O trabalho mais recente, por sua vez, constrói a partir da convivência com o rio uma reflexão sobre a cidade e o movimento. Em um dos poemas do livro “Cidades são rios que correm ao contrário”, por exemplo, podemos ler: “Quando for embora da cidade/ leva contigo o rio/ Cardumes de borboletas / Memórias e mormaços/ A cidade passando / no compasso de um barco/ Esse abraço /que agora transborda/ no tempo que te sentiu/ Quando for embora da cidade/ leva contigo o rio”,  Todas essas perspectivas estão relacionadas com o que já tinha ensinado o russo Leon Tolstói, e que também serve bem para a poesia de Murilo Mendes: “Se queres ser universal, começa por pintar a tua aldeia”. 

Paraibuna te saúda 

Uma das muitas histórias de Murilo Mendes que marcou Elizeu é contada e incorporada em um poema de João Cabral de Melo Neto, outro poeta que ele tanto admira. Quando esses dois mestres se conheceram, na Europa, e sempre que o juiz-forano passava por um rio, Murilo repetia: “Paraibuna te saúda”. João Cabral costumava achar aquilo estranho, porém mais tarde entendeu que aquele cumprimento se dava porque Murilo sempre levava com ele o rio da cidade de onde veio. Isso soou íntimo para Elizeu. “Achei uma ideia muito bonita, a de ter sempre um rio dentro dele onde quer que ele vá.”

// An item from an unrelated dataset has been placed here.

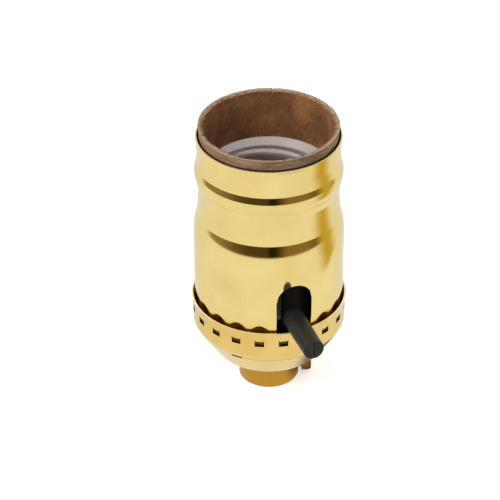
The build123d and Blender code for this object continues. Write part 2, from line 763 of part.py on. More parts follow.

Com Elizeu, também vem um rio a Juiz de Fora, e é a vez do Paraibuna saudar novas águas. Isso porque, como destacou Nathalie, pode ser o primeiro contato de muitas pessoas da cidade com a poética produzida na Região Norte e na região amazônica do Brasil. “Nossa poesia não é tão conhecida pelo restante do país, principalmente pelo Sul e pelo Sudeste. Mas o que está sendo produzido nesses locais chega para a gente. Essa troca é muito importante, e espero poder ajudar a conduzir isso”, conclui Elizeu.